**Directions for this task:**
Using the listing below, extract each line that has the word "joints" in it.
----------------
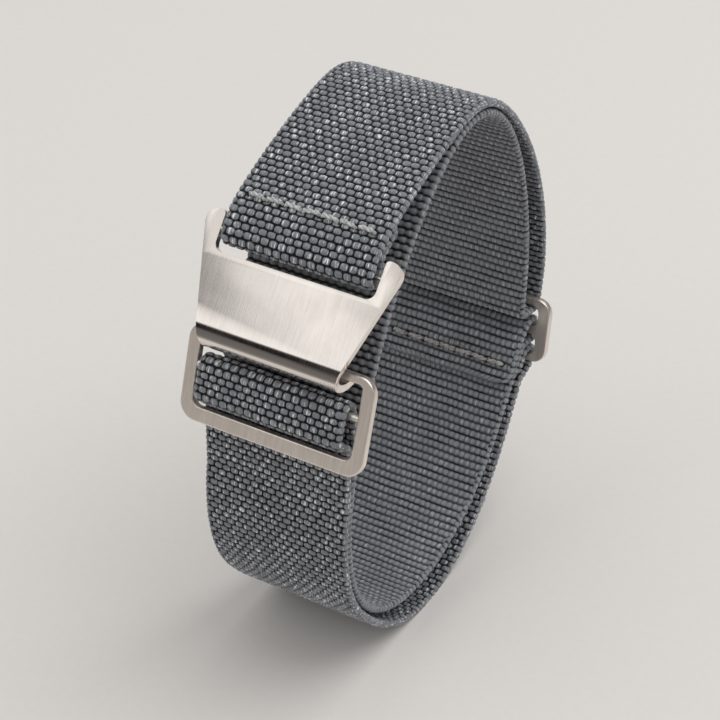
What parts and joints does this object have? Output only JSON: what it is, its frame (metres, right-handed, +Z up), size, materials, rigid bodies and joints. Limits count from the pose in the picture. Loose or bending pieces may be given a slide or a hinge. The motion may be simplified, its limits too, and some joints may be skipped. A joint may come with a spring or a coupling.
{
  "type": "stretch watch band",
  "caption": "Elastic webbing watch band: a double oval loop closed by a curled hook plate and a catch ring, with a sliding length adjuster at the back.",
  "frame": {"origin": "middle of the flat that the band stands on, under the middle of the webbing's width", "axes": "+X along the webbing's width, -Y towards the clasp, +Z up with the band standing as pictured"},
  "size_m": [0.0261, 0.0538, 0.069],
  "materials": {
    "webbing": "woven elastic, slate grey, matt with a faint yarn sheen",
    "thread": "twisted polyester sewing thread, light grey",
    "hook_steel": "satin stainless sheet",
    "ring_steel": "satin stainless sheet, slightly darker",
    "slider_steel": "satin stainless sheet, slightly darker"
  },
  "bodies": {
    "band": {"outer_upper_strap": "webbing", "inner_loop_strap": "webbing", "ring_strap": "webbing", "ring_stitching": "thread", "front_stretch_webbing": "webbing", "outer_upper_back_webbing": "webbing", "inner_upper_back_webbing": "webbing", "inner_lower_back_webbing": "webbing", "outer_lower_back_webbing": "webbing"},
    "hook_end": {"hook_fold": "webbing", "hook_stitching": "thread"},
    "hook": {"hook_plate": "hook_steel"},
    "ring": {"catch_ring": "ring_steel"},
    "slider_set": {"slider": "slider_steel", "slider_turn": "webbing", "slider_fold": "webbing", "slider_stitching": "thread", "lower_slider_fold": "webbing", "lower_fold_stitching": "thread"}
  },
  "joints": [
    {"name": "hook_stretch", "type": "slide", "parent": "band", "child": "hook_end", "axis": [0, -0.6388, -0.7694], "range_m": [0, 0.007], "stiffness_N_per_m": 400, "deforming": ["front_stretch_webbing"]},
    {"name": "hook_swing", "type": "hinge", "parent": "hook_end", "child": "hook", "pos_m": [0, -0.01417, 0.05832], "axis": [-1, 0, 0], "range_deg": [0, 30.2]},
    {"name": "ring_swivel", "type": "hinge", "parent": "band", "child": "ring", "pos_m": [0, -0.0208, 0.04377], "axis": [-1, 0, 0], "range_deg": [-3, 3]},
    {"name": "slider_adjust", "type": "slide", "parent": "band", "child": "slider_set", "axis": [0, 0.1478, 0.989], "range_m": [-0.005, 0.005], "deforming": ["outer_upper_back_webbing", "inner_upper_back_webbing", "inner_lower_back_webbing", "outer_lower_back_webbing"]}
  ],
  "couplings": [
    {"joint": "hook_swing", "follows": "hook_stretch", "rad_per_m": 74.8}
  ]
}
----------------
**Result of the task:**
What parts and joints does this object have? Output only JSON: what it is, its frame (metres, right-handed, +Z up), size, materials, rigid bodies and joints. Limits count from the pose in the picture. Loose or bending pieces may be given a slide or a hinge. The motion may be simplified, its limits too, and some joints may be skipped. A joint may come with a spring or a coupling.
  "joints": [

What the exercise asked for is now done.